Virtuelle Ausstellung „Das Gedächtnis des Tanzes” ist online

‘The Memory of Dance’ virtual exhibition now online

08.10.2014

The Deutsche Digitale Bibliothek (DDB) has launched its second virtual exhibition, ‘The Memory of Dance’. This detailed excursion through a history of disparate dance forms is interspersed with numerous multimedia illustrations and much complementary material and can be viewed online in the DDB.

The challenge of portraying the art of dance, by nature a transient art, in an exhibition was as daunting as it was rewarding – a task tackled with passion and erudition by curator Dr Silke Röckelein, responding to a commission from the DDB. Right from the outset her introductory text on the exhibition poses the fundamental question: how can dance, an example of intangible cultural heritage, be preserved for posterity and be made accessible, on demand, to the general public?

That answers to this question have been hazarded at various junctures in the past is revealed in the exhibition in sections such as ‘The Grammar of Dance’ and ‘Dance in Pictures’. The individual passages set out different theoretical and media approaches and methods, all of which were – and continue to be - aimed at capturing, analysing and portraying a given dance as an artistic act, a cultural practice and an aesthetic experience.

The exhibition presents texts that describe dances, sets out notation systems – texts on dance – and sheds light on new opportunities - spawned by new developments in media - to measure and simulate movement. Other chapters are devoted to illustration and to photographic and filmed sequences, which likewise aim to capture all aspects of the art form – musical accompaniment, movement in space and its sequential steps, and the gestures and clothing of the dancers.
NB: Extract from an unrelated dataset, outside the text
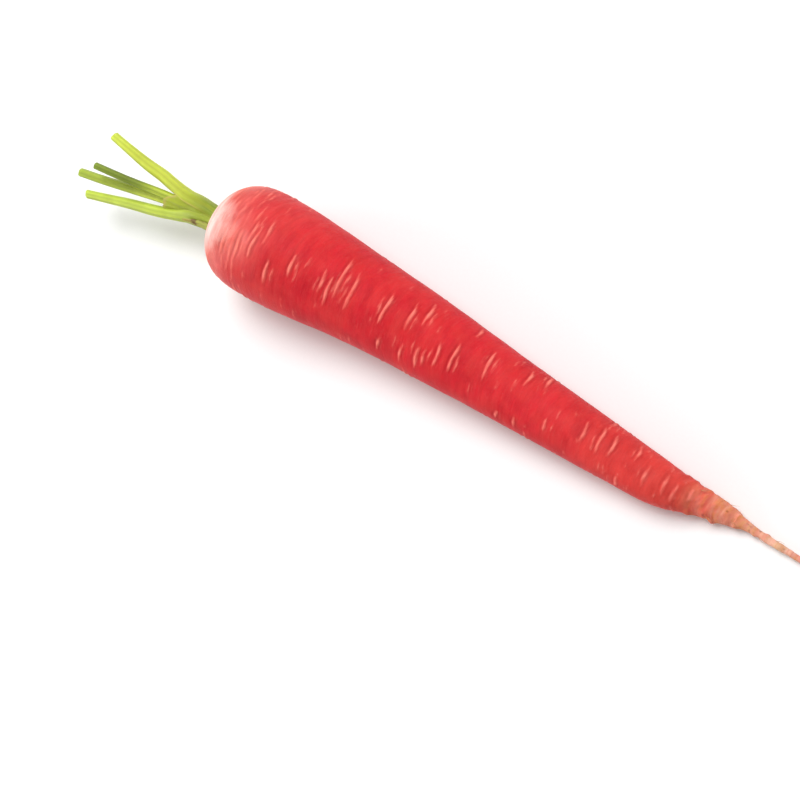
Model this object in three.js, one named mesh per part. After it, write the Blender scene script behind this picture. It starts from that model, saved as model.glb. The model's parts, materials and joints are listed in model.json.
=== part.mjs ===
// A red carrot, topped: one long taproot with its tail, and the cut foot of four leaf stalks.
// Millimetres, +Z up. While it is built, X runs from the crown's end at x = 0 to the tail, and the
// root lies on its side on z = 0. Last of all the carrot is centred over the origin.

import * as THREE from 'three';

// ---------------------------------------------------------------- driving dimensions: taproot

const ROOT_RADIUS = 19;
const ROOT_LENGTH = 262;
const SHOULDER_LENGTH = 20;
const SHOULDER_END_POWER = 2.8;
const SHOULDER_SIDE_POWER = 2.4;
const CROWN_DISC_RADIUS = 5.6;

// How deep the strip that the root rests on is pressed into its round underside.
const REST_DEPTH = 0.35;

// Past the shoulder: [distance from the crown's end, radius].
const TAPER = [
  [20, 19], [28, 18.9], [36, 18.3], [43, 17.6], [62, 15.7], [81, 14.4], [100, 13.1],
  [118, 11.75], [136, 10.6], [153, 9.6], [171, 8.45], [187, 7.3], [194, 6.1], [200, 4.8],
  [207, 3.8], [211, 3.1], [214, 2.35], [217, 1.65], [220, 1.35], [229, 1.1], [236, 0.9],
  [243, 0.7], [253, 0.5], [ROOT_LENGTH, 0.32],
];

// How far the root wanders sideways: [distance from the crown's end, y].
const DRIFT = [
  [0, 0], [30, 0], [60, 0.4], [80, 0.2], [100, -0.4], [136, -1.9], [171, -3.3], [189, -3.8],
  [201, -2.4], [216, -1.9], [229, -2.4], [243, -2.9], [ROOT_LENGTH, -3.8],
];

// The tail is held this high by the root's tip: [distance, height of its axis].
const TAIL_HEIGHT = [
  [214, 2.55], [218, 2.2], [226, 2.1], [238, 2], [250, 1.7], [ROOT_LENGTH, 1.4],
];

// Lenticel scars on the upper side: [distance, degrees from the top towards +Y, length, height].
const SCARS = [
  [16, -24, 5, 0.3], [22, -17, 11, 0.4], [27.5, -10, 6, 0.3], [35.5, -28, 8, 0.5],
  [43.5, -8, 8, 0.3], [55.5, -6, 6, 0.3], [58.5, -14, 9, 0.5], [61, 16, 12, 0.5],
  [66.5, 1, 13, 0.35], [80, 8, 10, 0.55], [81.5, -46, 6, 0.35], [89, 15, 10, 0.35],
  [90.5, -40, 6, 0.35], [93.5, 30, 11, 0.5], [96.5, -36, 8, 0.35], [99, -33, 4, 0.3],
  [103.5, -16, 9, 0.35], [109, -5, 11, 0.5], [110, 58, 7, 0.35], [120.5, 17, 10, 0.35],
  [129, -56, 4, 0.35], [134, 38, 7, 0.35], [136, -52, 5, 0.3], [139.5, 57, 8, 0.35],
  [147, -22, 5, 0.25], [160, 7, 6, 0.3], [166, 13, 8, 0.35], [170.5, 15, 6, 0.35],
  [175.5, -58, 5, 0.3], [178.5, 38, 5, 0.3], [184.5, -4, 6, 0.3], [191, 3, 5, 0.3],
  [194.5, -12, 5, 0.3], [199, 2, 4, 0.3],
];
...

Examining the different forms of dance from the viewpoints of tradition and ritual, society and expression and a sub-genre of the performing arts, the virtual exhibition offers an overview of past and present-day methods of recording and simulating dance movements with a view to archiving them and bringing them to life.

In an interview Dr. Röckelein emphasises the multimedia aspect of the subject, which lends itself to being explored in a virtual exhibition. ‘In view of the fact that, ideally, dance can only be documented using a combination of pictures, text, sound and film, and more recently computer programmes, a dance archive has to be a multimedia database. It’s the only way to come close to capturing it in its entirety. This multimedia dimension is possible with the internet. It also enables us, through the use of links, to break with prescribed, linear approaches and to place items in new and unexpected relations to one another.’

The Deutsche Digitale Bibliothek will use these unique opportunities to convey knowledge and culture in future virtual exhibitions: Exhibitions are already being prepared on ‘Film culture in flux – World War One and the cinema of the 2nd decade of the 20th century’, ‘The Dresden Maya Codex’ and ‘KA300 – 300 years of Karlsruhe’.